IT’S a hard life.

It seems in Tendring we are always up against it.

The number crunchers are always putting us down.

Apparently, a third of us are overweight, one of our schools is the third worst in the country, parts of our district are the third worst in the country in economic terms. The heart attack rate in some wards is so high it’s a surprise there is anyone left standing.

To outsiders it must sometimes seem as if parts of Tendring are like some hovels from the Middle Ages where people lumber about covered in boils, eating mud.

In the words of Delia Smith, “let’s be ‘avin yer.”

This area is great and we don’t need endless skinny vanilla mocha drinking suits from the Home Counties preaching to us about how we are all doomed.

Sure, we have problems but things could be a lot worse.

We could all be living in some Northern hellhole for a start where it never stops raining.

The North has its merits, of course – one of them being that it is quite far away.

The media has a lot to answer for.

Think Essex and you get girls in big heels, corpses in a Range Rover and gangsters.

Think Yorkshire and you get gentle scenic images like All Creatures Great and Small and Heartbeat.

Even on Emmerdale the murders, plane crashes and other soap fodder take place in an idyllic village.

Who are these people trying to kid? Have they ever been to Yorkshire?

There is no sun glinting off the limestone in huge swathes of Bradford and Dewsbury and the sun setting over the roof of the Keighley Cougars stadium can’t really compete with it setting over the sea off Jaywick.

Lancashire? If you want to know about seaside deprivation visit Morecambe. You would be among the first tourists to do so for about ten years.

Apparently, however, it is getting millions of pounds of European aid pumped into it. Sounds about right. When do we get our share?

And don’t even get us started on the North East with all its canny “why aye lad” character.

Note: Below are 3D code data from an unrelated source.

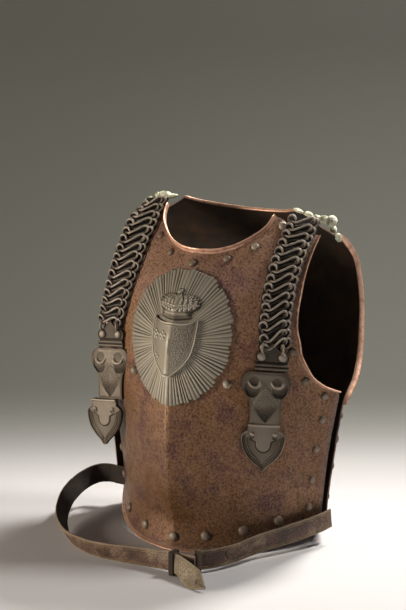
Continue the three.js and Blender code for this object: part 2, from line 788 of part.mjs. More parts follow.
// Rivets of the breastplate by X and height; the side rows are the same on both sides.
const NECK_RIVETS = [
  { x: -69.5, z: 393.5 },
  { x: -41, z: 378.5 },
  { x: 0, z: 371.5 },
  { x: 41, z: 378.5 },
  { x: 69.5, z: 393.5 },
  { x: 92.5, z: 417 },
];
const SIDE_RIVETS = [
  { x: 133, z: 268 },
  { x: 145, z: 228 },
  { x: 160.5, z: 205 },
  { x: 156.5, z: 173 },
  { x: 149, z: 133 },
  { x: 143.5, z: 91 },
  { x: 140, z: 54 },
];
const LOWER_RIVETS = [
  { x: -95, z: 31 },
  { x: -52, z: 24 },
  { x: 0, z: 22 },
  { x: 41, z: 26 },
  { x: 82, z: 33 },
  { x: 115, z: 42 },
];
const STUD_PLACE = { x: 67, z: 229 };
const BACK_RIVET_HEIGHTS = [170, 138, 101, 59];
const BACK_RIVET_ACROSS = 0.9;

function bothSides(rows) {
  return rows.flatMap(({ x, z }) => (x === 0 ? [{ x, z }] : [{ x, z }, { x: -x, z }]));
}

function rivetAt(skin, across, z, name) {
  const normal = skin.normal(across, z);
  const foot = skin.point(across, z).addScaledVector(normal, RIVET_STANDOFF);
  const solid = solidOf(domeGeometry(RIVET_RADIUS, RIVET_HEIGHT, 8));
  const mesh = meshOf(solid, name, MATERIALS.castBrass);
  mesh.applyMatrix4(standOn(foot, normal));
  return mesh;
}

function buildRivets() {
  const rows = { neck: NECK_RIVETS, side: bothSides(SIDE_RIVETS), lower: LOWER_RIVETS };
  const breast = Object.entries(rows).flatMap(([row, places]) => places.map(({ x, z }, i) => (
    rivetAt(breastSkin, breastSkin.acrossAt(x, z), z, `${row}_rivet_${i + 1}`)
  )));
  const back = BACK_RIVET_HEIGHTS.flatMap((z, i) => [1, -1].map((side) => (
    rivetAt(backSkin, side * BACK_RIVET_ACROSS, z, `back_rivet_${2 * i + (side > 0 ? 1 : 2)}`)
  )));
  return [...breast, ...back];
}

// A turned stud that a strap plate hooks over.
function buildStud(side) {
  const { x, z } = STUD_PLACE;
  const normal = breastSkin.normal(breastSkin.acrossAt(side * x, z), z);
  const foot = breastSkin.at(side * x, z, RIVET_STANDOFF);
  const profile = [
    new THREE.Vector2(0, 0),
    new THREE.Vector2(STUD_RADIUS * 0.9, 0),
    new THREE.Vector2(STUD_RADIUS * 0.55, STUD_LENGTH * 0.35),
    new THREE.Vector2(STUD_RADIUS * 0.95, STUD_LENGTH * 0.6),
    new THREE.Vector2(STUD_RADIUS * 0.7, STUD_LENGTH * 0.92),
    new THREE.Vector2(0, STUD_LENGTH),
  ];
  const solid = solidOf(new THREE.LatheGeometry(profile, 10).rotateX(Math.PI / 2));
  const mesh = meshOf(solid, `breast_stud_${side > 0 ? 'right' : 'left'}`, MATERIALS.castBrass);
  mesh.applyMatrix4(standOn(foot, normal));
  return mesh;
}

// Lumps of the cast shoulder fitting: two lugs where the chain is hung and one outer knob.
const FITTING_LUMPS = [
  { x: -5, y: -5, z: 4.5, radius: 5 },
  { x: 5, y: -5, z: 4.5, radius: 5 },
  { x: 18, y: 3, z: 3.5, radius: 6.5 },
];

// The cast fitting on each shoulder: a bar along the shoulder with two lugs and a knob.
function buildShoulderFitting(side) {
  const fall = new THREE.Matrix4().makeRotationY(side * 0.38);
  let solid = solidOf(new THREE.BoxGeometry(50, 12, 3), fall);
  for (const { x, y, z, radius } of FITTING_LUMPS) {
    const lump = new THREE.SphereGeometry(radius, 8, 5).translate(x * side, y, z);
    solid = solid.add(solidOf(lump, fall));
  }
  const mesh = meshOf(solid, `shoulder_fitting_${side > 0 ? 'right' : 'left'}`, MATERIALS.verdigris);
  mesh.position.set(side * 110, 42, 425);
  return mesh;
}

// Belt routes: middle of the strap, its lean outward from upright in degrees, and its half width.
const LEFT_BELT = [
  { x: -160, y: -5, z: 45, lean: 0 },
  { x: -175, y: -4, z: 46, lean: 4 },
  { x: -190, y: -12, z: 44, lean: 14 },
  { x: -198, y: -39, z: 38, lean: 28 },
  { x: -197, y: -71, z: 29, lean: 40 },
  { x: -184, y: -105, z: 20, lean: 44 },
  { x: -161, y: -140, z: 14, lean: 48 },
  { x: -127, y: -174, z: 12, lean: 54 },
  { x: -88, y: -193, z: 12, lean: 54 },
  { x: -52, y: -197, z: 13.5, lean: 44 },
  { x: -18, y: -195, z: 15.5, lean: 28 },
  { x: 15, y: -196, z: 17, lean: 12 },
  { x: 46, y: -199, z: 19, lean: 2 },
  { x: 76, y: -201, z: 19, lean: 0 },
];
const RIGHT_BELT = [
  { x: 161, y: 3, z: 36.5, lean: 0 },
  { x: 156, y: -14, z: 34.5, lean: 0 },
  { x: 145, y: -36, z: 31, lean: 0 },
  { x: 129, y: -64, z: 27, lean: 0 },
  { x: 110, y: -100, z: 23.5, lean: 2 },
  { x: 98, y: -136, z: 21, lean: 4 },
  { x: 85, y: -164, z: 20, lean: 2 },
  { x: 67, y: -186.5, z: 19.5, lean: 0 },
];
const TIP_BELT = [
  { x: 42, y: -204.4, z: 19, lean: 0, half: 12.5 },
  { x: 52, y: -205.5, z: 19, lean: 2, half: 12.5 },
  { x: 63, y: -212, z: 18, lean: 8, half: 12.5 },
  { x: 77, y: -219, z: 16, lean: 16, half: 12.5 },
  { x: 90, y: -224, z: 14, lean: 26, half: 11 },
  { x: 101, y: -225, z: 11, lean: 32, half: 7 },
  { x: 110, y: -224, z: 7.5, lean: 34, half: 1.2 },
];

function beltStations(route, outward) {
  const middles = route.map(({ x, y, z }) => new THREE.Vector3(x, y, z));
  const curve = new THREE.CatmullRomCurve3(middles, false, 'centripetal');
  const steps = (route.length - 1) * 2;
  return range(0, 1, steps).map((share) => {
    const at = share * (route.length - 1);
    const index = Math.min(Math.floor(at), route.length - 2);
    const part = at - index;
    const [from, to] = [route[index], route[index + 1]];
    const lean = THREE.MathUtils.degToRad(THREE.MathUtils.lerp(from.lean, to.lean, part));
    const tangent = curve.getTangent(share);
    const side = tangent.clone().cross(new THREE.Vector3(0, 0, 1)).normalize().multiplyScalar(outward);
    const rise = side.clone().cross(tangent).normalize();
    if (rise.z < 0) {
      rise.negate();
    }
    const upDir = rise.multiplyScalar(Math.cos(lean)).addScaledVector(side, Math.sin(lean)).normalize();
    const outDir = tangent.clone().cross(upDir).normalize();
    const full = BELT_WIDTH / 2;
    const half = THREE.MathUtils.lerp(from.half ?? full, to.half ?? full, part);
    return { point: curve.getPoint(share), outDir, upDir, half };
  });
}

function buildBelt(route, outward, name) {
  const points = [];
  const faces = [];
  const stations = beltStations(route, outward);
  for (const { point, outDir, upDir, half } of stations) {
    for (const [out, up] of [[-1, -1], [1, -1], [1, 1], [-1, 1]]) {
      const corner = point.clone().addScaledVector(outDir, out * BELT_THICKNESS * 0.5);
      points.push(corner.addScaledVector(upDir, up * half));
    }
  }
  for (let i = 0; i + 1 < stations.length; i += 1) {
    for (let j = 0; j < 4; j += 1) {
      const a = i * 4 + j;
      const b = i * 4 + ((j + 1) % 4);
      faces.push([a, b, b + 4], [a, b + 4, a + 4]);
    }
  }
  const end = (stations.length - 1) * 4;
  faces.push([0, 2, 1], [0, 3, 2], [end, end + 1, end + 2], [end, end + 2, end + 3]);
  return meshOf(body(points, faces), name, MATERIALS.leather);
}

// Rectangular loops that a strap runs through: inner depth and height, wall, and length along it.
const BELT_LOOPS = [
  { name: 'belt_keeper', slot: 'leather', inside: 11, wall: 2, length: 7, x: 46, y: -202, z: 19, turn: -3 },
  { name: 'belt_buckle', slot: 'verdigris', inside: 5, wall: 1.8, length: 6, x: 70, y: -183, z: 19.5, turn: 50 },
];

function buildLoop({ name, slot, inside, wall, length, x, y, z, turn }) {
  const tall = BELT_WIDTH + 2 * LOOP_PLAY;
  const outer = new THREE.BoxGeometry(length, inside + 2 * wall, tall + 2 * wall);
  const hole = new THREE.BoxGeometry(length + 2, inside, tall);
  const mesh = meshOf(solidOf(outer).subtract(solidOf(hole)), name, MATERIALS[slot]);
  mesh.position.set(x, y, z);
  mesh.rotation.z = THREE.MathUtils.degToRad(turn);
  return mesh;
}

const armour = new THREE.Group();
armour.name = 'armour';
armour.add(buildBreastplate(), buildBackplate());
armour.add(meshOf(buildPlaque(), 'sunburst_plaque', MATERIALS.castBrass));
armour.add(buildStrap(RIGHT_ROUTE, 'shoulder_chain_right'), buildStrap(LEFT_ROUTE, 'shoulder_chain_left'));
armour.add(...buildEndPlates(), buildStud(1), buildStud(-1), ...buildRivets());
armour.add(buildShoulderFitting(1), buildShoulderFitting(-1));

const belt = new THREE.Group();
belt.name = 'belt';
belt.add(buildBelt(LEFT_BELT, 1, 'belt_left'), buildBelt(RIGHT_BELT, -1, 'belt_right'));
belt.add(buildBelt(TIP_BELT, 1, 'belt_tip'), ...BELT_LOOPS.map(buildLoop));

// The whole stands on Z = 0 with its middle over the origin.
const cuirass = new THREE.Group();
cuirass.name = 'cuirass';
cuirass.add(armour, belt);
const extent = new THREE.Box3().setFromObject(cuirass, true);
const middle = extent.getCenter(new THREE.Vector3());
cuirass.position.set(-middle.x, -middle.y, -extent.min.z);
cuirass.updateMatrixWorld(true);

export default cuirass;
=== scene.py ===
"""Looks for a cavalry cuirass: browned steel plates, a rayed plaque, chain straps and a leather belt.

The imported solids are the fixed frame. Every class below builds one sub-assembly of the cuirass in
millimetres, in the plates' own frame (chest towards -Y, side seams at Y = 0), and to_frame() brings
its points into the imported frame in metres.
"""

import logging
import math
from collections.abc import Callable, Iterable, Sequence
from dataclasses import dataclass, field
from enum import Enum
from typing import Any

import bmesh
import bpy
import numpy as np
from mathutils import Matrix, Vector, noise


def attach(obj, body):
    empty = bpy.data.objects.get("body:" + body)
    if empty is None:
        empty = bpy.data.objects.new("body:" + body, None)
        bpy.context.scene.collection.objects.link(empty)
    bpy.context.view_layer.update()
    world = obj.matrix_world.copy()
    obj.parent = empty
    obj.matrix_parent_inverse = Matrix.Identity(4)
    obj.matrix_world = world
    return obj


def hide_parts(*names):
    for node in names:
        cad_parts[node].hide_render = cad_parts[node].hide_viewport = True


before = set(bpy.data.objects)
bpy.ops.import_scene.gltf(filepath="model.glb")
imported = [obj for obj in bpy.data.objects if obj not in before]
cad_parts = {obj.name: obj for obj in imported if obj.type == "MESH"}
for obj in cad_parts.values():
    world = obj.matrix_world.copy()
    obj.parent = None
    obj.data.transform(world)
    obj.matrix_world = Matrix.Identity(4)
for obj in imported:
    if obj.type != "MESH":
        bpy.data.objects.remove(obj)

LOG = logging.getLogger("cuirass")
MM = 0.001
BODY = "root"
SEAM_ORIGIN = np.array([11.578, 56.330, -2.664])
"""Millimetres from the plates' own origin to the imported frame's origin."""

Array = np.ndarray
Material = bpy.types.Material
Piece = bpy.types.Object
Socket = bpy.types.NodeSocket


# ----- Small tools for points, meshes and nodes -----


def to_frame(points: Array) -> Array:
    """Bring points from the plates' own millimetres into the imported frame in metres."""
    return (np.asarray(points, float) + SEAM_ORIGIN) * MM


def unit(vectors: Array) -> Array:
    """Scale each vector to a length of one."""
    length = np.linalg.norm(vectors, axis=-1, keepdims=True)
    return vectors / np.maximum(length, 1e-12)


def smoothstep(low: float, high: float, value: Array) -> Array:
    """Rise smoothly from 0 at low to 1 at high."""
    t = np.clip((np.asarray(value, float) - low) / (high - low), 0.0, 1.0)
    return t * t * (3.0 - 2.0 * t)


def travel(path: Array) -> Array:
    """Give how far along a path each of its points lies."""
    return np.concatenate([[0.0], np.cumsum(np.linalg.norm(np.diff(path, axis=0), axis=1))])


def read_at(ways: Array, marks: Array, rows: Array) -> Array:
    """Read rows of values at ways between their marks."""
    return np.stack([np.interp(ways, marks, column) for column in rows.T], axis=-1)


def catmull_rom(points: Array, count: int, closed: bool = False) -> Array:
    """Run a smooth curve through points, evenly spaced along its length.

    Args:
        points: The points to pass through, one per row.
        count: How many points to return.
        closed: Whether the curve returns to its first point, which isn't repeated.

    Returns:
        The evenly spaced points, one per row.
    """
    pts = np.asarray(points, float)
    if closed:
        padded = np.vstack([pts[-1], pts, pts[0], pts[1]])
    else:
        padded = np.vstack([2 * pts[0] - pts[1], pts, 2 * pts[-1] - pts[-2]])
    spans = len(padded) - 3
    t = np.linspace(0.0, 1.0, 24, endpoint=False)[:, None]
    runs = []
    for i in range(spans):
        a, b, c, d = padded[i : i + 4]
        runs.append(
            0.5
            * (2 * b + (c - a) * t + (2 * a - 5 * b + 4 * c - d) * t**2 + (3 * b - a - 3 * c + d) * t**3)
        )
    fine = np.vstack([*runs, padded[-2][None, :]])
    travelled = travel(fine)
    return read_at(np.linspace(0.0, travelled[-1], count, endpoint=not closed), travelled, fine)


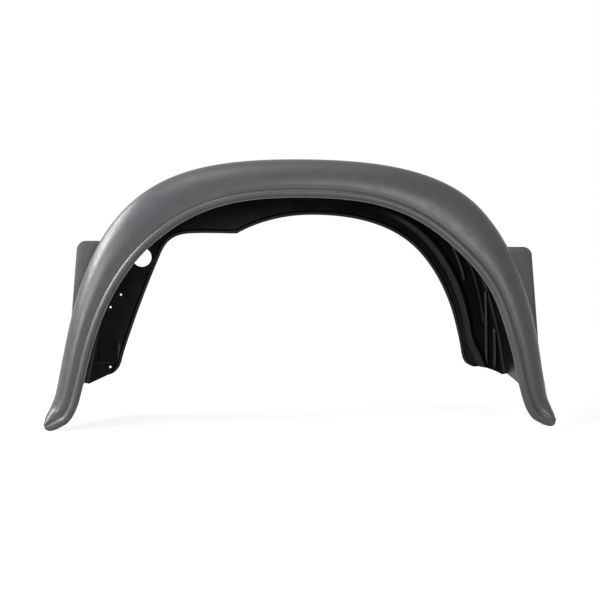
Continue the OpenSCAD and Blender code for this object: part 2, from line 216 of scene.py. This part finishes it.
HOLLOW_DARKER = 4              # by what the dark colour is divided there, for that painted shade
WORN_GLOSS = 0.12              # how much less rough rubbed edges are

# The floor, in metres
FLOOR_REACH = 12.0
FLOOR_SHADE = 0.3
FLOOR_ROUGHNESS = 0.9
FLOOR_GLOW = (0.85, 1.0)       # under the object, and far out
GLOW_SPAN = (0.9, 2.6)         # distances from the middle between which it changes

# Soft boxes: name, place and size in metres, and power. All face the middle of the arch.
CENTRE = (0, 0, 0.3)
SOFT_BOXES = (
    ("key", (-3.2, -1.1, 1.9), (0.8, 1.1), 84),
    ("key_low", (-1.9, -1.8, 0.7), (0.6, 0.7), 18),
    ("rim_left", (-1.9, 0.0, 1.5), (0.8, 0.8), 26),
    ("top_left", (-0.8, -1.2, 2.4), (1.0, 1.0), 9),
    ("top", (0.2, -1.0, 2.5), (1.0, 1.0), 3),
    ("front", (0.9, -3.3, 0.8), (1.2, 1.2), 28))
WORLD_LIGHT = 0.03             # strength of the white surround where it isn't seen or mirrored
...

Of course bits of it are nice. For example, watching the sun set over the chemical factories at Middlesbrough is always awe-inspiring.

We are, of course, only having a playful pop and the North is great, but more seriously, our part of the country has far more blessings and community spirit than can ever be reflected in mere statistics and dry reports.

Sure we have problems, but let’s never forget, Tendring is a great place – and we love it.